I like to think that I feel John. I feel the ministerial expectations of family and friends. I feel the angst of challenging the environment in which I was raised and the dogma I was fed to digest a message that appears to be out of sync with the religious culture of my day. And yet I feel, like John, I suppose, that what I am experiencing and what I am becoming is driven by the same Yahweh of my father too.

Certainly his son's direction was not easily understood and accepted by Zacharias, let alone the faith community.

But instead of getting credentialed and bringing who God is evolving him to be and the message that drives his being into the religious culture, Jon goes to the wilderness. Instead of seeking change from the inside out, John is "called" to a setting that will only allow, at best, change from the outside. And that's where insiders would go to get this annointed message from an unlikely messenger.

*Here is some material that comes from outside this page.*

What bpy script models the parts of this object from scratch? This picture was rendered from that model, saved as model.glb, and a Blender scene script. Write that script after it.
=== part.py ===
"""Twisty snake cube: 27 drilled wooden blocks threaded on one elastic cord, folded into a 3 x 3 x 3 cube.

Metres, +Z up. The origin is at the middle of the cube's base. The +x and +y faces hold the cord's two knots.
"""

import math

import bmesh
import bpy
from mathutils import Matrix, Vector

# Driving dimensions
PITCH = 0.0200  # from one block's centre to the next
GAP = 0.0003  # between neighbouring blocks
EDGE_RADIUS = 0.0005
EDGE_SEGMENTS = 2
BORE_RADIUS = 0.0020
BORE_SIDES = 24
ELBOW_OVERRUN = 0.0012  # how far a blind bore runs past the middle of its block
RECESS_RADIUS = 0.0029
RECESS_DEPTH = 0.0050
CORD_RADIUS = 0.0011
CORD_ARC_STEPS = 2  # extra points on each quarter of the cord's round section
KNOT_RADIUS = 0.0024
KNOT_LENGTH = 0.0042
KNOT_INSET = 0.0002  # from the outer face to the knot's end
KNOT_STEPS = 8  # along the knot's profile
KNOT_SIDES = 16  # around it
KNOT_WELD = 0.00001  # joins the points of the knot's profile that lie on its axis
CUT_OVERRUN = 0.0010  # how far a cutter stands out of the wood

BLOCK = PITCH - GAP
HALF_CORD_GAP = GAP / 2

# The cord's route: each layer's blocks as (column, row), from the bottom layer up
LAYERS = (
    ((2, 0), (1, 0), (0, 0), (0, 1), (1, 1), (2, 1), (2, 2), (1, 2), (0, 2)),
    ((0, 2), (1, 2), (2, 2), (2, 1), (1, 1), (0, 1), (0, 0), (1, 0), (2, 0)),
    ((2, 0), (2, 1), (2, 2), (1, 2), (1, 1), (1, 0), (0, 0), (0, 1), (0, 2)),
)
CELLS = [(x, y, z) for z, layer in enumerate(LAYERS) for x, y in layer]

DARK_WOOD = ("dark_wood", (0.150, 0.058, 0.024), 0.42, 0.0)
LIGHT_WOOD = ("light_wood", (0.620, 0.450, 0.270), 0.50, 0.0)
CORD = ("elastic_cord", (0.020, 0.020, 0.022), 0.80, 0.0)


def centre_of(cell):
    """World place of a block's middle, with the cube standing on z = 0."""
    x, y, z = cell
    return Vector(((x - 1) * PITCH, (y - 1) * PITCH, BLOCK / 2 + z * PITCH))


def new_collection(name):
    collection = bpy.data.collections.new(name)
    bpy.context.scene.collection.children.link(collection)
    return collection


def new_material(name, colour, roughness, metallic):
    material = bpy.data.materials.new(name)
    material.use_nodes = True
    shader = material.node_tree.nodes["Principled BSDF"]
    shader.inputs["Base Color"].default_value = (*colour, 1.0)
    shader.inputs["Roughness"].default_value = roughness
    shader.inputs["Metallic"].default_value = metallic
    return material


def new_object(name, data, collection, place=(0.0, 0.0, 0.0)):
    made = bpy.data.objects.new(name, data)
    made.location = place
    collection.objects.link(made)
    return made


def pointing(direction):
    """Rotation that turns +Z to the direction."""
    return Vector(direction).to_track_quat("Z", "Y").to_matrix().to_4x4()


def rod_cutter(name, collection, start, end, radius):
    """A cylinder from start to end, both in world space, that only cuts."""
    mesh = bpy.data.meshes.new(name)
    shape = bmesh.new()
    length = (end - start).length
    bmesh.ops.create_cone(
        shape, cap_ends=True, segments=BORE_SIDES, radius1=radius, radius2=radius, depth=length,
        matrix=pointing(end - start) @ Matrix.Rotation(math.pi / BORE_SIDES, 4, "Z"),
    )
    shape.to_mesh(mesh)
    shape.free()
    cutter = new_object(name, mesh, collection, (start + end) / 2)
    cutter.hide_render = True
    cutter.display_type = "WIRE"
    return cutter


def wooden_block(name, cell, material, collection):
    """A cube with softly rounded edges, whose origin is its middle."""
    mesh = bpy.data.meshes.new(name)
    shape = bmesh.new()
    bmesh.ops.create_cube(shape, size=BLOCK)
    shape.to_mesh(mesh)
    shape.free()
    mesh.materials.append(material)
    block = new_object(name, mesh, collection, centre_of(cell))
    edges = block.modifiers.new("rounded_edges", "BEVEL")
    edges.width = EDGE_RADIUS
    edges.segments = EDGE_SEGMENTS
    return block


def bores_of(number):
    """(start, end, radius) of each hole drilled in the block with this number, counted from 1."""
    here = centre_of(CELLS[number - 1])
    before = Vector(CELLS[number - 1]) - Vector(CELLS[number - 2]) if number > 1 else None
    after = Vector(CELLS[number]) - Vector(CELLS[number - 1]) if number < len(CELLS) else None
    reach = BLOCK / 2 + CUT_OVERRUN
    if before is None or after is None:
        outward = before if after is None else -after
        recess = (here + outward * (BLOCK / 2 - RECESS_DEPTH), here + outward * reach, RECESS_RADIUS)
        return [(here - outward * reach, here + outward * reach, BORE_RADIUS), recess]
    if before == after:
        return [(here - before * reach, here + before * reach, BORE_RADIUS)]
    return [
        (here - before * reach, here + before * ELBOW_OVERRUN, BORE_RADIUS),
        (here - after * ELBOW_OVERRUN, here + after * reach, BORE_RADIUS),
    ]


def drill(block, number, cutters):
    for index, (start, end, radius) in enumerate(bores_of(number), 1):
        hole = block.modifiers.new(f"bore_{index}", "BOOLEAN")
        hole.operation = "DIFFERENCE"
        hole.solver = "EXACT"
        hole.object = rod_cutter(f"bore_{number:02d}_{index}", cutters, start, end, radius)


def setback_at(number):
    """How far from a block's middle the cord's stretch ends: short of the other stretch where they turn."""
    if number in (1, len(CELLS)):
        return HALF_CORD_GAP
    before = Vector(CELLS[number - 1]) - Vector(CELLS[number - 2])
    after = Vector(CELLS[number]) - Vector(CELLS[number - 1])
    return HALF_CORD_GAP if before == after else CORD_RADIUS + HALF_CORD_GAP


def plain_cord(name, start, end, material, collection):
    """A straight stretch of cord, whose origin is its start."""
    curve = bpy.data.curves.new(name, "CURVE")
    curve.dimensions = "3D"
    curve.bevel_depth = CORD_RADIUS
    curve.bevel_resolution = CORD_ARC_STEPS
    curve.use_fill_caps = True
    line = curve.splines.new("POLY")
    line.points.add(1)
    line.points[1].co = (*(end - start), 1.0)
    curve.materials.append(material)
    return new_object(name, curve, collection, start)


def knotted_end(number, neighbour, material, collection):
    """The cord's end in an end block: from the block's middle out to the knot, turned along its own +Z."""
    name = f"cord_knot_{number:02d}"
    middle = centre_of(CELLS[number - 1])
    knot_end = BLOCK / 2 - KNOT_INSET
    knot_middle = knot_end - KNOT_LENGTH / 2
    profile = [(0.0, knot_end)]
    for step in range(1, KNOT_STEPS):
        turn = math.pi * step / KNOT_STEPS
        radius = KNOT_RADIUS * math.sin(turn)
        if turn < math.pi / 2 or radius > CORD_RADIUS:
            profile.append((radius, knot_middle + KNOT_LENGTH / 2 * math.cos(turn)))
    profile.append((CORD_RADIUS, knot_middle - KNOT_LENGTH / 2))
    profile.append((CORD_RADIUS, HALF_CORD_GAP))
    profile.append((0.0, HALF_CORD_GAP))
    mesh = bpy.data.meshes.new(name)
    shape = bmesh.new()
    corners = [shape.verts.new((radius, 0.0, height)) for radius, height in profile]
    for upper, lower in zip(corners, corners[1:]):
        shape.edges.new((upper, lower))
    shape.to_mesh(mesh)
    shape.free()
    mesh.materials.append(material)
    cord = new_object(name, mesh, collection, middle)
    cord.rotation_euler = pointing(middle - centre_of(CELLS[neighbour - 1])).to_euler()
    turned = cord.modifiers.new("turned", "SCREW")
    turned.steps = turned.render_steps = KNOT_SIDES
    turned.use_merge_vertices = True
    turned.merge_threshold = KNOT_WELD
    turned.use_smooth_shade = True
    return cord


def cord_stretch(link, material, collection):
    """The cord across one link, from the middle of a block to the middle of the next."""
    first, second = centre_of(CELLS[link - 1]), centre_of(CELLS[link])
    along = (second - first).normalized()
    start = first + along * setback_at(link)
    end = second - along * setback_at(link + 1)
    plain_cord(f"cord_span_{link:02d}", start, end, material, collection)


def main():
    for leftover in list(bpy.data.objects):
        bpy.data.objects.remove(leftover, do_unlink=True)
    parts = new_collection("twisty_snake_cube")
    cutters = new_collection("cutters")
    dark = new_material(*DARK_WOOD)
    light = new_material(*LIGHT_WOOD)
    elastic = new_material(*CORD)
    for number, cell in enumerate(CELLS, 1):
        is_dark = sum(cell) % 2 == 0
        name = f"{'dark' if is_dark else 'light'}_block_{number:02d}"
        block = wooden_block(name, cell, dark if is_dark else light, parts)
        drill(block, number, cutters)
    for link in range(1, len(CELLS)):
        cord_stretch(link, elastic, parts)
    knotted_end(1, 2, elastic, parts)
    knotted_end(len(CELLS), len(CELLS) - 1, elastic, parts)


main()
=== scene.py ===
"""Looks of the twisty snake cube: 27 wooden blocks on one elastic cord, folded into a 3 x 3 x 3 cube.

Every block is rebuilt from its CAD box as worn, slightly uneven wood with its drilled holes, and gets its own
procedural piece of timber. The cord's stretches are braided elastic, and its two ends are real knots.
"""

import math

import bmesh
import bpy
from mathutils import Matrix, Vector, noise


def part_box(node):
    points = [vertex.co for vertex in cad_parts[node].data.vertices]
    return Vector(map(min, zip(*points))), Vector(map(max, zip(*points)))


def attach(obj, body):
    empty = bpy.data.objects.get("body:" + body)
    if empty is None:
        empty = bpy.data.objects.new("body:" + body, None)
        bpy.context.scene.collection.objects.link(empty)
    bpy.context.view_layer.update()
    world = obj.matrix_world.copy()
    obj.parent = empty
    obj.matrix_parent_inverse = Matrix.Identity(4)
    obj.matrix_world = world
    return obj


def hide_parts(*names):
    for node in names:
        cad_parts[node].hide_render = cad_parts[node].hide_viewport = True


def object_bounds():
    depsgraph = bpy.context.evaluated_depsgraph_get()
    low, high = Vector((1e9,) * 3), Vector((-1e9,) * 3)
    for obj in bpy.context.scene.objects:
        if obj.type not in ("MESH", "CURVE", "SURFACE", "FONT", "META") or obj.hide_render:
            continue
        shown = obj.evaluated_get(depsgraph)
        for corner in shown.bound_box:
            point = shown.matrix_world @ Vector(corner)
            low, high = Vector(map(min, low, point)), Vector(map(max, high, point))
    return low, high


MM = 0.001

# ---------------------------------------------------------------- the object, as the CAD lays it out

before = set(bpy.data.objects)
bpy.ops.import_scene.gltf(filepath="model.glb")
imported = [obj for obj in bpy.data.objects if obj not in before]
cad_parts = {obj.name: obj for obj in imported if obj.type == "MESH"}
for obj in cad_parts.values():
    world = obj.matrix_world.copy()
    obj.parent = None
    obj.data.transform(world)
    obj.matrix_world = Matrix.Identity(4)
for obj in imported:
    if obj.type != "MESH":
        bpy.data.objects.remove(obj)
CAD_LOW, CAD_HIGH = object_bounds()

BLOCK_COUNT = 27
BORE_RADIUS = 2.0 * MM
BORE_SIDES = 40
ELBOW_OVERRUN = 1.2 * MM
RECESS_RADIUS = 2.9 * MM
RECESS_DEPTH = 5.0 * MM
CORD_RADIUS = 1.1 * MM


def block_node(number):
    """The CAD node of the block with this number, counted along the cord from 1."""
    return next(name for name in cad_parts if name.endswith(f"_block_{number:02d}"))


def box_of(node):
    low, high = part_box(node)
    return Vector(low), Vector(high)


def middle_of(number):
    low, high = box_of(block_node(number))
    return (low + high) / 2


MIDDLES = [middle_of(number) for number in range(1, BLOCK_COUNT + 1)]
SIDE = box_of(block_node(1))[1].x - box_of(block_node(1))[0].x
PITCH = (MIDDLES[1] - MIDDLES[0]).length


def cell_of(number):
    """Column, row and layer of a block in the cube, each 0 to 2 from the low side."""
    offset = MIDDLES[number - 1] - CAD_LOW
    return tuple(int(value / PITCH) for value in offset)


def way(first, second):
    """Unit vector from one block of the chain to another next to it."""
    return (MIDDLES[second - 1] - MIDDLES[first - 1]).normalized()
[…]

Once John accepted his calling, how did he proceed? Did he advertise? Did he go tent to tent on his bicycle inviting others to come hear him preach on Sunday morning? Did he start a blog and create a Facebook page for people to "like"?

We don't know. What we read is that people went to him. We assume people of all classes mad ages. We read that the established religious representatives quizzed him about his role. Perhaps they knew he was supposed to be working on this "inside" and they felt obligated to get him back on the conventional wagon. After all, God as they had come to believe wouldn't operate so unconventionally.

I find myself having rejected the conventional position on the inside of a church, preaching messages that might smack of anti-establishment themes in hopes of changing the religious culture of our time. Me and my "message" have moved to the wilderness waiting for God to validate what is happening in me. If it has merit, somehow insiders will find me and listen. If not, I'll be satisfied with locusts and wild honey when I could've had the spoils of temple sacrifices.

I hope it's worth losing my head over.